Most of the special features are found on the Producer’s Cut disc and there is quite a bountiful supply, starting with an informative audio commentary by screenwriter Farrands and composer Alan Howarth detailing the production’s many challenges and differences between the versions. Instead of a complete documentary, the disc offers an array of short interview featurettes ranging between 19 and 7 minutes with actresses Mariah O’Brien and J.C. Brandy, make-up effects artists John Carl Buechler and Brad Hardin, Michael Myers-portrayer George P. Wilbur, primary director of photography Billy Dickson, reshoots director of photography Thomas Callaway, production designer Bryan Ryman, producers Malek Akkad and Paul Freeman, and composer Howarth. These are all good but possibly the best one features somebody who wasn’t even in the movie: actress Danielle Harris explains why she didn’t return to the role of Jamie and it’s a classic infuriating perils-of-show-biz story.
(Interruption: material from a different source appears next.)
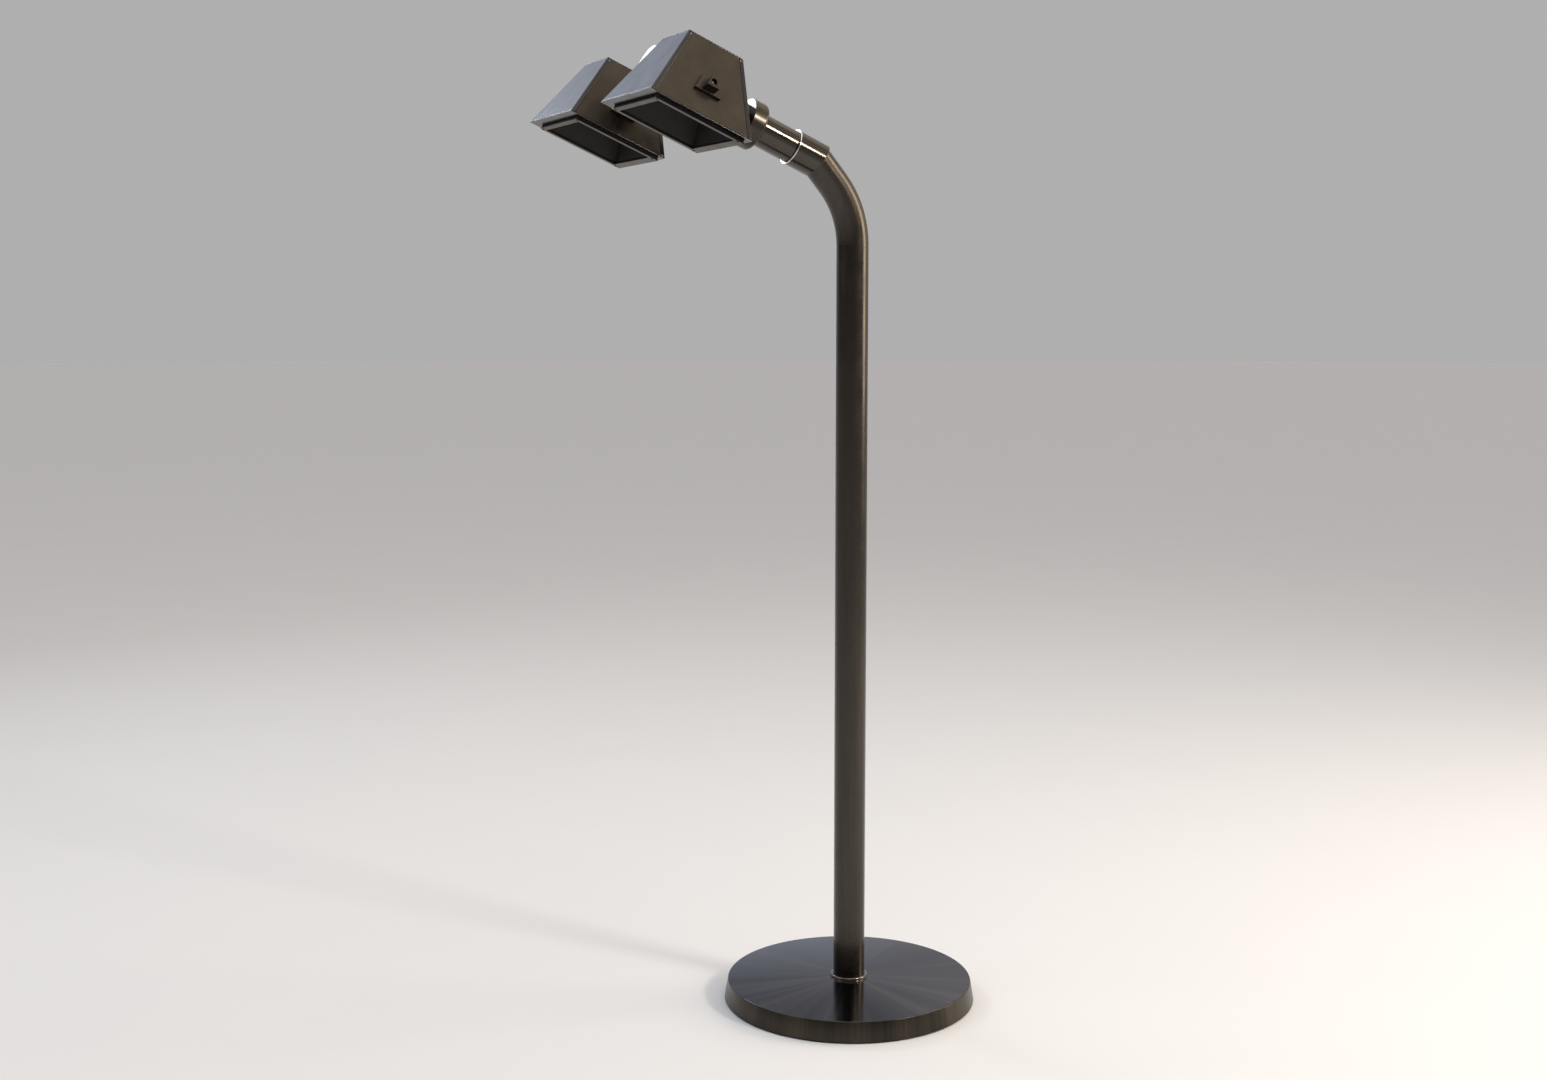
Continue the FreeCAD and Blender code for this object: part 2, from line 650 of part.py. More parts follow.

On top of all this, you get a brief tribute to the late Donald Pleasence, a teaser trailer for a version of the movie titled Halloween 666: The Origin Of Michael Myers, archival interviews with Pleasence, Paul Rudd and Marianne Hagan, behind-the-scenes home video footage shot by Farrands, about 7 minutes of alternate and deleted scenes and the original Electronic Press Kit.
A lot of people might think that Halloween: The Curse Of Michael Myers doesn’t really deserve such an elaborate treatment on disc and in some ways, they’d be correct. But bad movies rarely happen by accident and often, what took place behind the scenes is more interesting than what ended up on screen. That’s certainly the case here. Anchor Bay and Scream Factory deserve congratulations for this disc and the contributing cast and crew members deserve our thanks for their candor. This is a great Blu-ray of a considerably less-than-great movie.